More Polite Customer:
“Could you help me?”

Beleaguered Big Lots Employee:
“Sure.”

Polite Customer:
“I’m looking for a garden weasel.”

Beleaguered Big Lots Employee:
“Why we have garden weasels right he…”

Old Woman With Bitchy Voice:
“THESE AREN’T OUTDOOR CORDS!!!”

Polite Customer:
“Thank you. Do you have one that does circumcisions?”

Old Woman With Bitchy Voice:
“THESE AREN’T OUTDOOR CORDS!!!”

Beleaguered Big Lots Employee:
“You’ll need an adapter for that, but we have them in section…”

Old Woman With Bitchy Voice:
“I HAVE TO HAVE OUTDOOR CORDS!!!”

Polite Customer:
“Thank you very much, you’ve been very helpful.”

Old Woman With Bitchy Voice:
“WHERE ARE THE OUTDOOR CORDS!?!”

Beleaguered Big Lots Employee:
“Ma’am, those are all the cords we have. If they don’t say ‘outdoor’ then we don’t have any outdoor cords.”

Old Woman With Bitchy Voice:
“WELL I DON’T KNOW WHY I EVEN COME HERE! I COULD FIND EXACTLY WHAT I NEED AT WAL MART!!!”

Your Humble Narrator:
“Pardon me Ma’am, but why DON’T you just go to Wal Mart? GO! Go be with all the others that are destroying the economy and culture of our country! Go to that monument to all that is soulless and wrong! Why do you come here? I’ll fucking TELL you why you come here, you come here because you’re looking for cheap, poorly made, crap assembled by slaves in third world countries! Go be a part of the fucking herd mentality that’s plowing all of our small local businesses under!

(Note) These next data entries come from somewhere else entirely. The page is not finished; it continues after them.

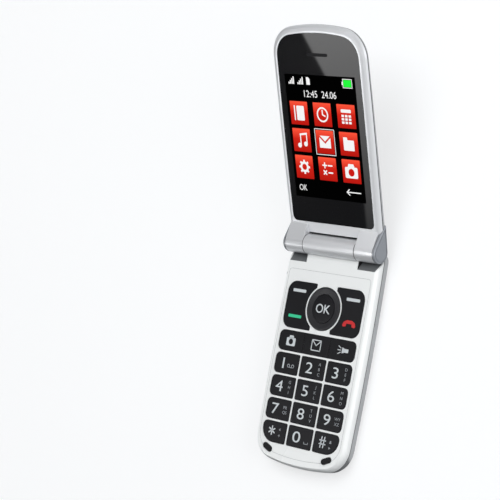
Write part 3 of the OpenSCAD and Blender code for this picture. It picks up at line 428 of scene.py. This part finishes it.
def makeFinish(name, values):
    look = newLook(name, {"Metallic": values.get("metal", 0.0),
                          "Specular IOR Level": values.get("gloss", 0.5)})
    tree = look.node_tree
    surface = surfaceOf(look)
    place = tree.nodes.new("ShaderNodeTexCoord").outputs
    grain = useGroup(tree, surfaceGrain, {
        "Vector": place["Object"], "Colour": (*values["colour"], 1), "Shade": (*values["shade"], 1),
        "Grain Scale": values["grain"], "Roughness Low": values["rough"][0],
        "Roughness High": values["rough"][1]})
    colour = grain["Color"]
    for joint in values.get("joints", []):
        line = useGroup(tree, jointLine,
                        {"Vector": place["Object"], "Normal": place["Normal"], **joints[joint]})
        colour = mixColour(tree, line["Mask"], colour, seam["colour"])
    tree.links.new(colour, surface.inputs["Base Color"])
    tree.links.new(grain["Roughness"], surface.inputs["Roughness"])
    bump = tree.nodes.new("ShaderNodeBump")
    bump.inputs["Strength"].default_value = values["bump"]
    bump.inputs["Distance"].default_value = wear["depth"]
    tree.links.new(grain["Height"], bump.inputs["Height"])
    if "edge" in values:
        soft = tree.nodes.new("ShaderNodeBevel")
        soft.samples = wear["edgeSamples"]
        soft.inputs["Radius"].default_value = values["edge"] * mm
        tree.links.new(soft.outputs["Normal"], bump.inputs["Normal"])
    tree.links.new(bump.outputs["Normal"], surface.inputs["Normal"])
    return look


looks = {name: makeFinish(name, values) for name, values in finishes.items()}
ownLook = {"hinge_caps": "cap_silver", "earpiece_mesh": "gap_dark_and_painted_shade", "lid_back_cover": "back_silver"}
for part in frame["record"]["subparts"]:
    piece = nodes[part["node"]]
    piece.data.materials.clear()
    piece.data.materials.append(looks[ownLook.get(part["node"], part["material_slot"])])
print("finishes on", len(nodes), "nodes")


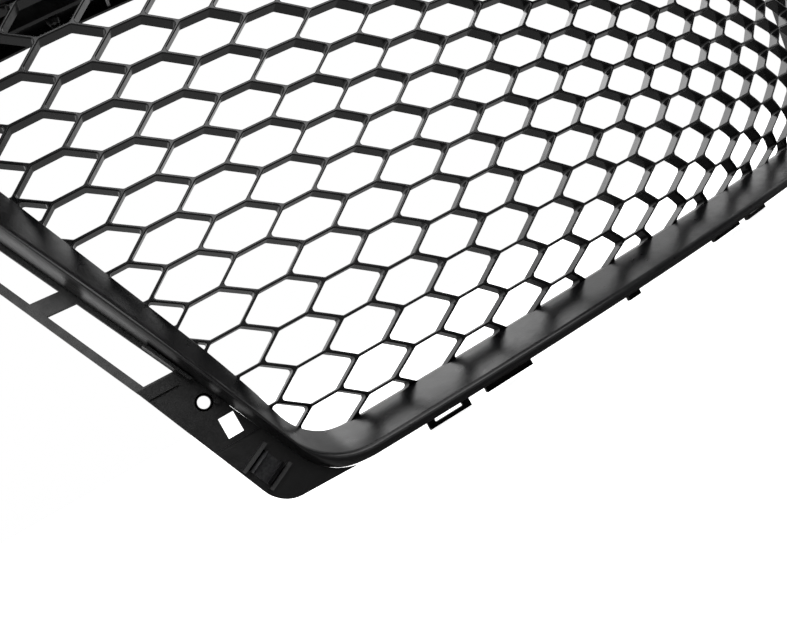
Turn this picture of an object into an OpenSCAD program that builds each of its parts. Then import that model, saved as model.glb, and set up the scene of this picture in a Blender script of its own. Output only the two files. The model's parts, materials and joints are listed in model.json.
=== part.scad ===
// Front grille of a car: a honeycomb insert in a surround bezel, held from behind by a lower tab
// rail, an upper mounting shelf and two side flanges.
// X runs across the car, -Y points forward, +Z up. The origin is the centre of the top centre hole.
// Left and right are as seen from in front.
// Inside the modules, z = 0 is a row line of the honeycomb and y = 0 is its front at the centre.

/* [Grille face] */
// Sideways radius of the face, which bulges forward
sweep_r = 1050; // [900:10:1400]
// Radius on which the lower face rolls back
roll_r = 120; // [110:1:160]
// Height where the roll begins
roll_z = -80; // [-90:1:-70]

/* [Honeycomb] */
// Length of a cell's level side
cell_flat = 18; // [14:0.5:24]
// Width of a cell's slanted side
cell_slant = 16; // [12:0.5:20]
// Half the height of a cell
cell_half = 11.5; // [8:0.5:16]
// Thickness of a rib, seen from the front
rib_t = 1.7; // [1.4:0.1:3]
// Depth of a rib, front to back
rib_depth = 8.5; // [6:0.5:12]
// Rim around the honeycomb, behind the bezel
rim_w = 5; // [4:0.5:6]

/* [Openings] */
// Lower edge of the bezel's opening
open_low = -170.5; // [-175:0.5:-165]
// Upper edge of the bezel's opening
open_high = 115; // [100:1:130]
// Half width of the opening at its lower edge, as if its corners were sharp
open_half = 256; // [240:1:280]
// Outward lean of the opening's sides, in mm per mm of height
open_lean = 0.392; // [0.3:0.002:0.45]
// Radius of the lower corners
low_corner_r = 42; // [30:1:60]
// Radius of the upper corners
high_corner_r = 46; // [30:1:60]

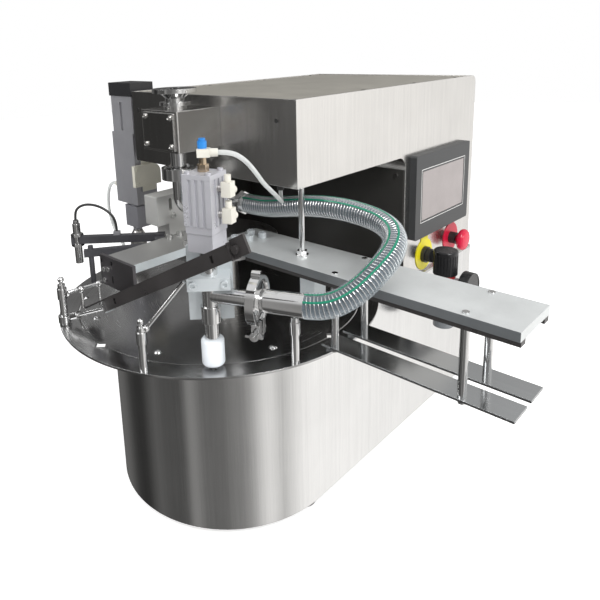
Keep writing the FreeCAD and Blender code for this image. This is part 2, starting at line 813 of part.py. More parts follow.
def hmiBezel():
    body = block(housingHalf, housingHalf + 12, hmiY - 99, hmiY + 99, hmiZ - 73.5, hmiZ + 73.5)
    body = roundedEdges(body, 4, lambda e: abs(e.BoundBox.XLength - 12) < 0.1)
    recess = block(housingHalf + 10.5, housingHalf + 13, hmiY - 77.2, hmiY + 77.2, hmiZ - 42.2, hmiZ + 44.2)
    return body.cut(recess)


def hmiScreen():
    return block(housingHalf + 10.5, housingHalf + 11.6, hmiY - 77, hmiY + 77, hmiZ - 42, hmiZ + 44)


def legendPlate(y, z):
    disc = rod(housingHalf, y, z, 29, 1.2, xAxis)
    tab = block(housingHalf, housingHalf + 1.2, y - 12, y + 12, z + 20, z + 33)
    return union([disc, tab]).cut(rod(housingHalf - 1, y, z, 11, 4, xAxis))


def stopBase():
    return tube(housingHalf, stopY, stopZ, 11, 6.1, 14, xAxis)


def stopButton():
    stem = rod(housingHalf + 5, stopY, stopZ, 6.0, 18, xAxis)
    head = rod(housingHalf + 20.5, stopY, stopZ, 20, 13, xAxis)
    head = roundedEdges(head, 5, lambda e: e.BoundBox.XLength < 0.1 and e.BoundBox.XMin > housingHalf + 30)
    return union([stem, head])


def selectorBase():
    collar = tube(housingHalf + 1.2, selectorY, selectorZ, 14.5, 6.1, 6.8, xAxis)
    neck = tube(housingHalf, selectorY, selectorZ, 11, 6.1, 1.2, xAxis)
    return union([collar, neck])


def selectorKnob():
    stem = rod(housingHalf + 1, selectorY, selectorZ, 6.0, 8, xAxis)
    dial = rod(housingHalf + 8.4, selectorY, selectorZ, 12, 8, xAxis)
    grip = block(housingHalf + 16.4, housingHalf + 28, selectorY - 3.5, selectorY + 3.5,
                 selectorZ - 11, selectorZ + 11)
    return union([stem, dial, grip])


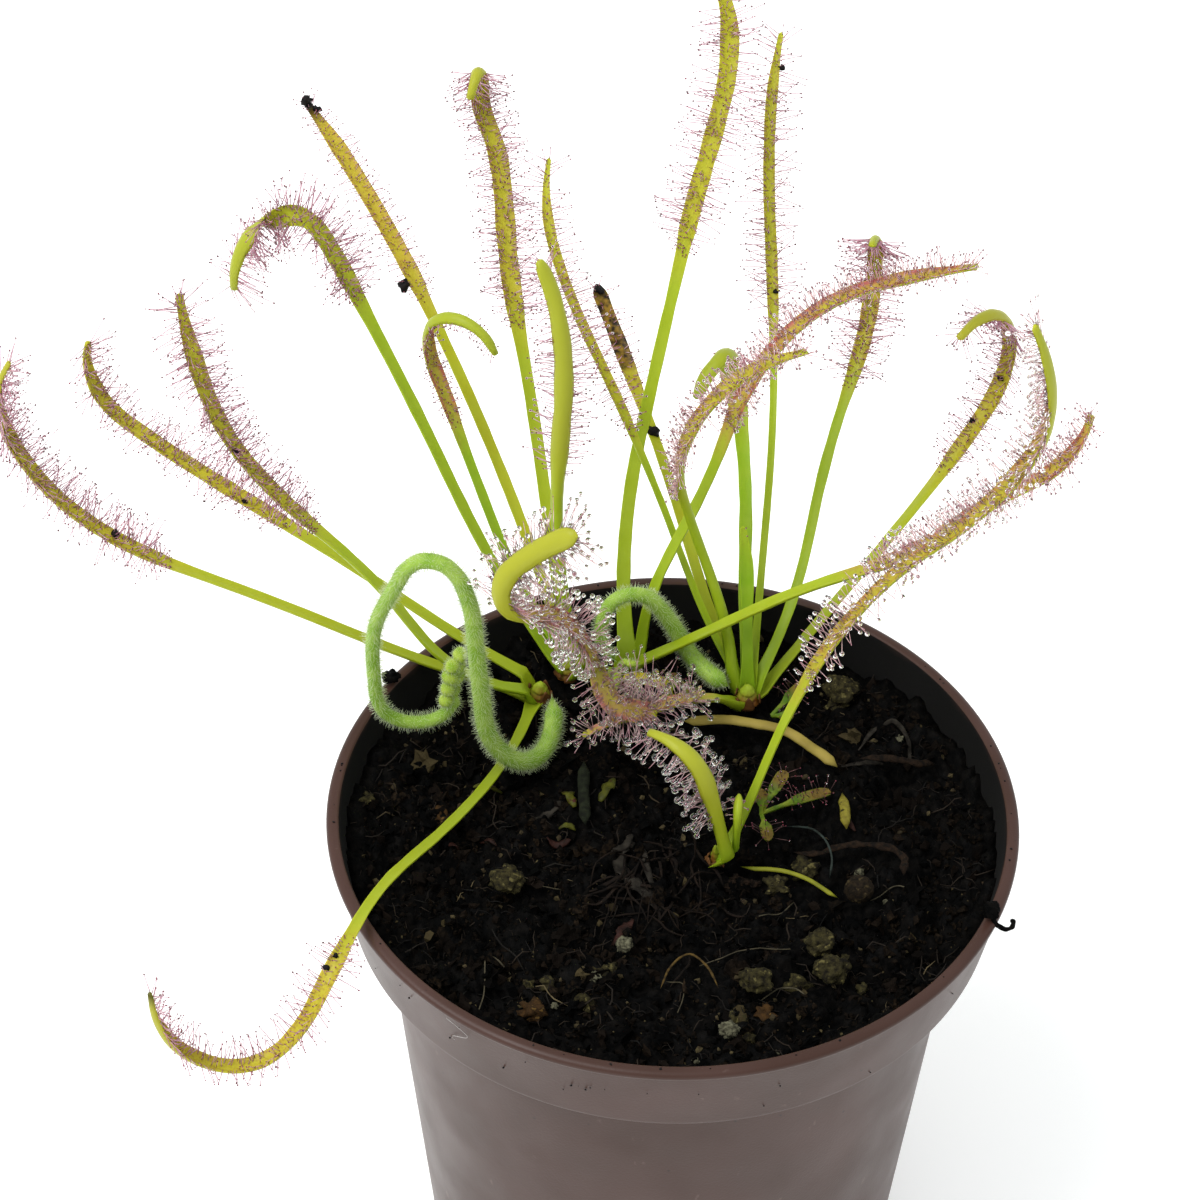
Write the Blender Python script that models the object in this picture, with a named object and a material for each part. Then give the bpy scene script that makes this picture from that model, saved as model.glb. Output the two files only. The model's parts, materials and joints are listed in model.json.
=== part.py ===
"""A Cape sundew in a brown plastic nursery pot.

The origin is the centre of the pot's underside, +Z is up and -Y is the front.
Shapes are worked out in millimetres and turned into metres in add_object().
Run it with: blender --background --python part.py
"""
import math
from collections import namedtuple

import bmesh
import bpy
from mathutils import Matrix, Vector, noise
from mathutils.bvhtree import BVHTree

# ---------------------------------------------------------------- driving dimensions, mm
GAP = 0.35                # clear space between pieces that touch
METRES_PER_MM = 0.001

RIM_RADIUS = 45.0         # a 9 cm nursery pot
POT_HEIGHT = 80.0
LIP_WIDTH = 1.7
COLLAR_HEIGHT = 12.5
COLLAR_FOOT_RADIUS = 42.4
STEP_RADIUS = 38.1        # body radius just under the collar
BODY_TAPER = 0.097        # mm of radius lost for each mm of height
WALL = 1.2
FLOOR_THICKNESS = 1.6
FOOT_DEPTH = 1.2          # the drain channel under the pot stands this far off the table
CHANNEL_RADII = (12.0, 24.0)
DRAIN_HOLES = 8
DRAIN_HOLE_RADIUS = 2.6
POT_SEGMENTS = 48

SOIL_LEVEL = 74.0         # middle of the surface
SOIL_RISE = 0.02          # the surface climbs a little towards the front
SOIL_BUMP = 1.76
SOIL_BUMP_SIZE = 13.0
SOIL_EDGE_START = 36.0    # past this radius the surface drops by 0.8 towards the wall
SOIL_EDGE_WIDTH = 6.0
SOIL_EDGE_DROP = 0.8
SOIL_RINGS = 11
SOIL_SECTORS = 44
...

Go, damn you! Your first mistake was coming here, your second mistake was expecting to find good merchandise, and your third mistake was being a rude fucking BITCH in my presence! And on December the 8th of all fucking days!!! GOD DAMMIT, WHY DON’T YOU JUST FUCKING DIE!!!”

Granted, she didn’t know why I don’t like Dec 8th, but it somehow seemed relevant at the time.

So for the fifth time in my life I was escorted out of Big Lots by it’s employees. Well, this is the third time I was ‘escorted’. The other two times I was forcibly removed. Once because we got drinks and food and ‘camped out’ in the ‘outdoors’ section, and once because we got fishing poles in the ‘sporting goods’ section and tried to catch things from the other aisles.